DIRECTIVE: From the records below, copy every line that contains the word "this".

LISTED RECORDS:

╔══

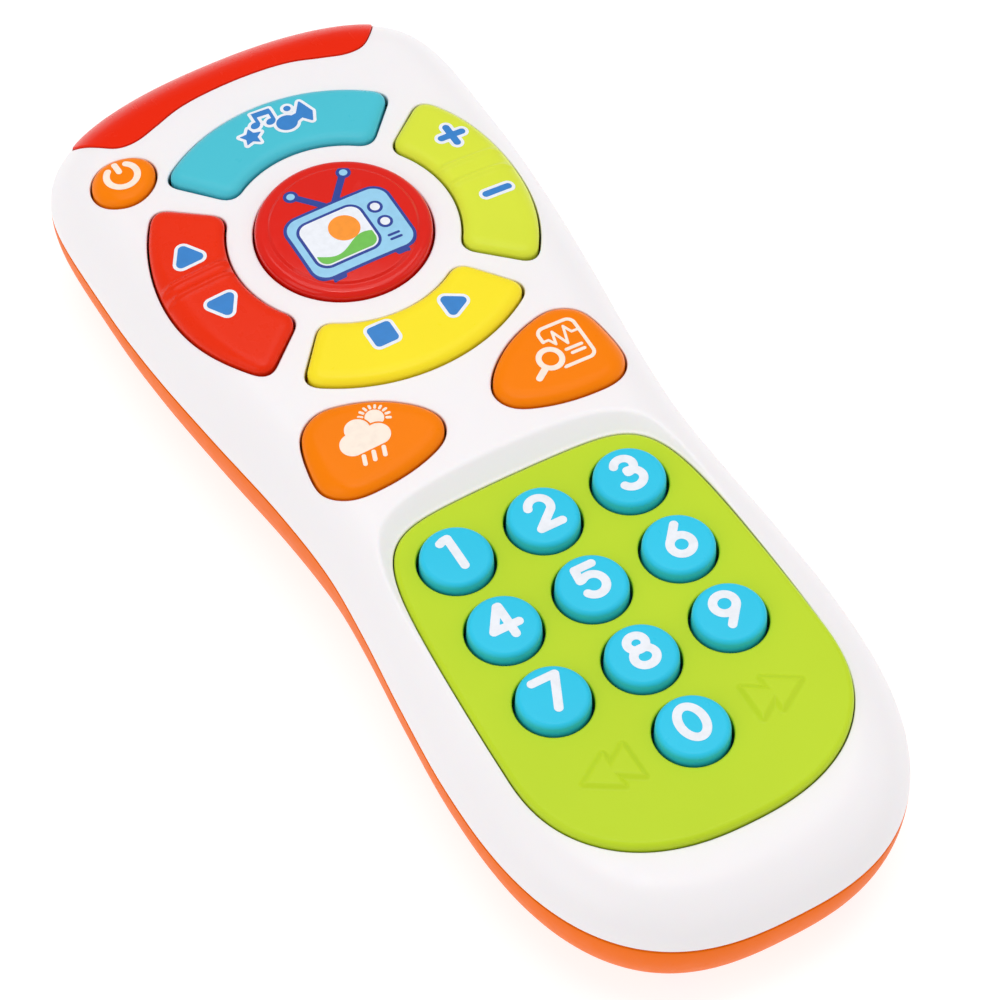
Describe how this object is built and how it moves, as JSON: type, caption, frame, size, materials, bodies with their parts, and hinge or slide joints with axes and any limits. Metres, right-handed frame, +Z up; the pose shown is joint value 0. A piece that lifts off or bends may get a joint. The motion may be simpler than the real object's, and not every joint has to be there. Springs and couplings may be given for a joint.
{
  "type": "toy television remote control",
  "caption": "Waisted handheld toy remote control lying on its back, with a ring of rocker buttons round a disc, a number pad and a red signal window.",
  "frame": {"origin": "centre of the body's outline on the surface it lies on", "axes": "+X to the right of the button face, +Y toward the signal window, +Z up out of the button face"},
  "size_m": [0.0666, 0.1702, 0.0288],
  "materials": {
    "white_shell": "smooth, satin-gloss moulded ABS",
    "orange_shell": "smooth, satin moulded ABS",
    "window_red": "glossy, slightly translucent",
    "lime_plate": "satin moulded",
    "lime_rocker": "satin moulded",
    "key_blue": "satin moulded, white printed digit",
    "red_rocker": "satin moulded",
    "disc_red": "glossy moulded, printed picture",
    "teal_button": "satin moulded",
    "yellow_rocker": "satin moulded",
    "orange_button": "satin moulded, white print",
    "mat_rubber": "matt silicone",
    "board_green": "solder-masked board",
    "chip_black": "epoxy",
    "lamp_clear": "clear lamp",
    "steel": "plated steel",
    "cone_black": "pressed paper cone",
    "cell_green": "plain cell sleeve",
    "wire_red": "soft PVC",
    "wire_black": "soft PVC"
  },
  "bodies": {
    "housing": {"top_shell": "white_shell", "bottom_shell": "orange_shell", "ir_window": "window_red", "keypad_plate": "lime_plate", "ring_mat": "mat_rubber", "function_mat": "mat_rubber", "power_mat": "mat_rubber", "keypad_mat": "mat_rubber", "circuit_board": "board_green", "sound_chip": "chip_black", "led_left": "lamp_clear", "led_right": "lamp_clear", "speaker_frame": "steel", "speaker_cone": "cone_black", "speaker_magnet": "steel", "battery_1": "cell_green", "battery_2": "cell_green", "battery_spring_1": "steel", "battery_spring_2": "steel", "battery_contact_1": "steel", "battery_contact_2": "steel", "battery_cover": "orange_shell", "battery_cover_screw": "steel", "speaker_wire_red": "wire_red", "speaker_wire_black": "wire_black", "battery_wire_red": "wire_red", "battery_wire_black": "wire_black", "housing_screw_1": "steel", "board_screw_1": "steel", "housing_screw_2": "steel", "board_screw_2": "steel", "housing_screw_3": "steel", "board_screw_3": "steel", "housing_screw_4": "steel", "board_screw_4": "steel", "housing_screw_5": "steel", "board_screw_5": "steel"},
    "power_button": {"power_button": "orange_button"},
    "music_button": {"music_button": "teal_button"},
    "channel_rocker": {"channel_rocker": "red_rocker"},
    "volume_rocker": {"volume_rocker": "lime_rocker"},
    "stop_play_rocker": {"stop_play_rocker": "yellow_rocker"},
    "tv_button": {"tv_button": "disc_red"},
    "weather_button": {"weather_button": "orange_button"},
    "search_button": {"search_button": "orange_button"},
    "key_0": {"key_0": "key_blue"},
    "key_1": {"key_1": "key_blue"},
    "key_2": {"key_2": "key_blue"},
    "key_3": {"key_3": "key_blue"},
    "key_4": {"key_4": "key_blue"},
    "key_5": {"key_5": "key_blue"},
    "key_6": {"key_6": "key_blue"},
    "key_7": {"key_7": "key_blue"},
    "key_8": {"key_8": "key_blue"},
    "key_9": {"key_9": "key_blue"}
  },
  "joints": [
    {"name": "power_press", "type": "slide", "parent": "housing", "child": "power_button", "axis": [0, 0, -1], "range_m": [0, 0.0015], "stiffness_N_per_m": 400, "springref_m": -0.0005},
    {"name": "music_press", "type": "slide", "parent": "housing", "child": "music_button", "axis": [0, 0, -1], "range_m": [0, 0.0015], "stiffness_N_per_m": 400, "springref_m": -0.0005},
    {"name": "channel_rock", "type": "hinge", "parent": "housing", "child": "channel_rocker", "pos_m": [-0.02283, 0.0396, 0.0237], "axis": [1, 0, 0], "range_deg": [-3, 3], "stiffness_Nm_per_rad": 0.15},
    {"name": "volume_rock", "type": "hinge", "parent": "housing", "child": "volume_rocker", "pos_m": [0.02283, 0.0396, 0.0237], "axis": [1, 0, 0], "range_deg": [-3, 3], "stiffness_Nm_per_rad": 0.15},
    {"name": "stop_play_rock", "type": "hinge", "parent": "housing", "child": "stop_play_rocker", "pos_m": [0, 0.01678, 0.0237], "axis": [0, 1, 0], "range_deg": [-3, 3], "stiffness_Nm_per_rad": 0.15},
    {"name": "tv_press", "type": "slide", "parent": "housing", "child": "tv_button", "axis": [0, 0, -1], "range_m": [0, 0.0015], "stiffness_N_per_m": 400, "springref_m": -0.0005},
    {"name": "weather_press", "type": "slide", "parent": "housing", "child": "weather_button", "axis": [0, 0, -1], "range_m": [0, 0.0015], "stiffness_N_per_m": 400, "springref_m": -0.0005},
    {"name": "search_press", "type": "slide", "parent": "housing", "child": "search_button", "axis": [0, 0, -1], "range_m": [0, 0.0015], "stiffness_N_per_m": 400, "springref_m": -0.0005},
    {"name": "key_0_press", "type": "slide", "parent": "housing", "child": "key_0", "axis": [0, 0, -1], "range_m": [0, 0.0015], "stiffness_N_per_m": 400, "springref_m": -0.0005},
    {"name": "key_1_press", "type": "slide", "parent": "housing", "child": "key_1", "axis": [0, 0, -1], "range_m": [0, 0.0015], "stiffness_N_per_m": 400, "springref_m": -0.0005},
    {"name": "key_2_press", "type": "slide", "parent": "housing", "child": "key_2", "axis": [0, 0, -1], "range_m": [0, 0.0015], "stiffness_N_per_m": 400, "springref_m": -0.0005},
    {"name": "key_3_press", "type": "slide", "parent": "housing", "child": "key_3", "axis": [0, 0, -1], "range_m": [0, 0.0015], "stiffness_N_per_m": 400, "springref_m": -0.0005},
    {"name": "key_4_press", "type": "slide", "parent": "housing", "child": "key_4", "axis": [0, 0, -1], "range_m": [0, 0.0015], "stiffness_N_per_m": 400, "springref_m": -0.0005},
    {"name": "key_5_press", "type": "slide", "parent": "housing", "child": "key_5", "axis": [0, 0, -1], "range_m": [0, 0.0015], "stiffness_N_per_m": 400, "springref_m": -0.0005},
    {"name": "key_6_press", "type": "slide", "parent": "housing", "child": "key_6", "axis": [0, 0, -1], "range_m": [0, 0.0015], "stiffness_N_per_m": 400, "springref_m": -0.0005},
    {"name": "key_7_press", "type": "slide", "parent": "housing", "child": "key_7", "axis": [0, 0, -1], "range_m": [0, 0.0015], "stiffness_N_per_m": 400, "springref_m": -0.0005},
    {"name": "key_8_press", "type": "slide", "parent": "housing", "child": "key_8", "axis": [0, 0, -1], "range_m": [0, 0.0015], "stiffness_N_per_m": 400, "springref_m": -0.0005},
    {"name": "key_9_press", "type": "slide", "parent": "housing", "child": "key_9", "axis": [0, 0, -1], "range_m": [0, 0.0015], "stiffness_N_per_m": 400, "springref_m": -0.0005}
  ]
}
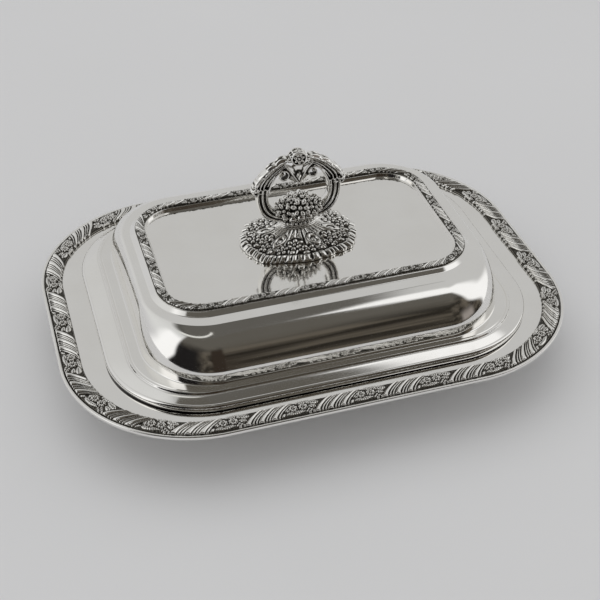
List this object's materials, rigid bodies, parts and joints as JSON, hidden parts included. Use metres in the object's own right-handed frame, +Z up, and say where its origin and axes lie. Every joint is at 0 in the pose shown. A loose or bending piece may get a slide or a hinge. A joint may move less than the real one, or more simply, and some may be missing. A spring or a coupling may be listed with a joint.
{
  "type": "entree dish",
  "caption": "Oblong silver-plated entree dish: a shallow dish with a wide bordered rim, a lift-off domed cover and a removable cast loop handle bolted through it.",
  "frame": {"origin": "on the table under the middle of the dish", "axes": "+X along the dish, +Y across it, +Z up"},
  "size_m": [0.3, 0.2294, 0.1242],
  "materials": {
    "plated_sheet": "polished silver plate",
    "plated_casting": "silver plate, dark in the hollows",
    "fastening": "dull"
  },
  "bodies": {
    "dish": {"dish_body": "plated_sheet", "rim_border": "plated_casting", "rim_edge_wire": "plated_sheet"},
    "cover": {"cover_body": "plated_sheet", "cover_edge_band": "plated_sheet", "cover_top_border": "plated_casting"},
    "handle": {"handle_foot": "plated_casting", "handle_collar": "plated_casting", "handle_loop": "plated_casting", "handle_rosette": "plated_casting", "handle_bouquet": "plated_casting", "handle_stud": "fastening"},
    "washer": {"handle_washer": "fastening"},
    "nut": {"handle_nut": "fastening"}
  },
  "joints": [
    {"name": "cover_lift", "type": "slide", "parent": "dish", "child": "cover", "axis": [0, 0, 1], "range_m": [0, 0.12]},
    {"name": "handle_lift", "type": "slide", "parent": "cover", "child": "handle", "axis": [0, 0, 1], "range_m": [0, 0.05]},
    {"name": "washer_drop", "type": "slide", "parent": "cover", "child": "washer", "axis": [0, 0, -1], "range_m": [0, 0.0065]},
    {"name": "nut_turn", "type": "hinge", "parent": "washer", "child": "nut", "pos_m": [0, 0, 0.0612], "axis": [0, 0, -1], "range_deg": [0, 2926]}
  ],
  "couplings": [
    {"joint": "nut_turn", "follows": "washer_drop", "rad_per_m": 7854}
  ]
}
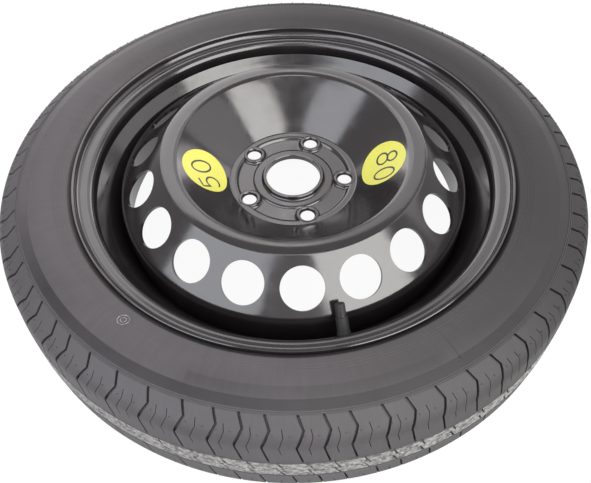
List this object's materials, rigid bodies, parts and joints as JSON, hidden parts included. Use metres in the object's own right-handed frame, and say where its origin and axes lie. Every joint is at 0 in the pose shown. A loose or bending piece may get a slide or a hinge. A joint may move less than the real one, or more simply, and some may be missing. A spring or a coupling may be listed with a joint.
{
  "type": "spare wheel",
  "caption": "Narrow temporary-use spare wheel: tubeless tyre on a pressed and welded steel wheel, with a snap-in valve, screw cap and two round speed stickers.",
  "frame": {"origin": "centre of the bolt circle, on the mounting face that seats on the hub", "axes": "+Z along the axle, away from the car (outboard); +X towards the sticker with the number 80"},
  "size_m": [0.633, 0.633, 0.1428],
  "materials": {
    "tyre_rubber": "matt dark grey tyre rubber, slightly dusty",
    "black_paint": "gloss black stoved paint on pressed steel",
    "valve_rubber": "matt black moulded rubber",
    "valve_brass": "turned brass",
    "core_seal": "soft black seal rubber",
    "spring_steel": "fine bright spring wire",
    "cap_plastic": "ribbed dark moulded plastic",
    "sticker_yellow": "smooth yellow film with thin black numbers"
  },
  "bodies": {
    "wheel": {"tyre": "tyre_rubber", "rim": "black_paint", "disc": "black_paint", "disc_welds": "black_paint", "valve_rubber": "valve_rubber", "valve_stem": "valve_brass", "core_plug": "valve_brass", "core_barrel": "valve_brass", "core_gasket": "core_seal", "core_spring": "spring_steel", "sticker_80": "sticker_yellow", "sticker_50": "sticker_yellow"},
    "cap_washer": {"cap_washer": "core_seal"},
    "valve_cap": {"valve_cap": "cap_plastic"},
    "core": {"core_pin": "valve_brass", "core_cup": "valve_brass", "core_cup_seal": "core_seal"}
  },
  "joints": [
    {"name": "cap_lift", "type": "slide", "parent": "wheel", "child": "cap_washer", "axis": [-0.1439, 0.6492, 0.7468], "range_m": [0, 0.00794]},
    {"name": "cap_turn", "type": "hinge", "parent": "cap_washer", "child": "valve_cap", "pos_m": [0.04529, -0.20428, 0.00514], "axis": [-0.1439, 0.6492, 0.7468], "range_deg": [0, 3600]},
    {"name": "core_press", "type": "slide", "parent": "wheel", "child": "core", "axis": [0.1439, -0.6492, -0.7468], "range_m": [0, 0.0015], "stiffness_N_per_m": 400, "springref_m": -0.002, "deforming": ["core_spring"]}
  ],
  "couplings": [
    {"joint": "cap_turn", "follows": "cap_lift", "rad_per_m": 7913.3}
  ]
}
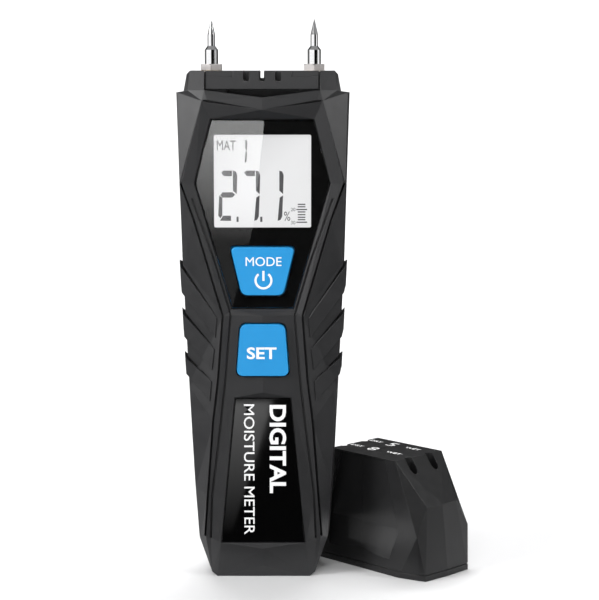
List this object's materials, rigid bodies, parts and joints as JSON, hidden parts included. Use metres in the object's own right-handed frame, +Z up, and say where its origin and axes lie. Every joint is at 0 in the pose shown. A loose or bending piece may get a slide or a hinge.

╚══

TASK ANSWER:
Describe how this object is built and how it moves, as JSON: type, caption, frame, size, materials, bodies with their parts, and hinge or slide joints with axes and any limits. Metres, right-handed frame, +Z up; the pose shown is joint value 0. A piece that lifts off or bends may get a joint. The motion may be simpler than the real object's, and not every joint has to be there. Springs and couplings may be given for a joint.
List this object's materials, rigid bodies, parts and joints as JSON, hidden parts included. Use metres in the object's own right-handed frame, +Z up, and say where its origin and axes lie. Every joint is at 0 in the pose shown. A loose or bending piece may get a slide or a hinge. A joint may move less than the real one, or more simply, and some may be missing. A spring or a coupling may be listed with a joint.
List this object's materials, rigid bodies, parts and joints as JSON, hidden parts included. Use metres in the object's own right-handed frame, and say where its origin and axes lie. Every joint is at 0 in the pose shown. A loose or bending piece may get a slide or a hinge. A joint may move less than the real one, or more simply, and some may be missing. A spring or a coupling may be listed with a joint.
List this object's materials, rigid bodies, parts and joints as JSON, hidden parts included. Use metres in the object's own right-handed frame, +Z up, and say where its origin and axes lie. Every joint is at 0 in the pose shown. A loose or bending piece may get a slide or a hinge.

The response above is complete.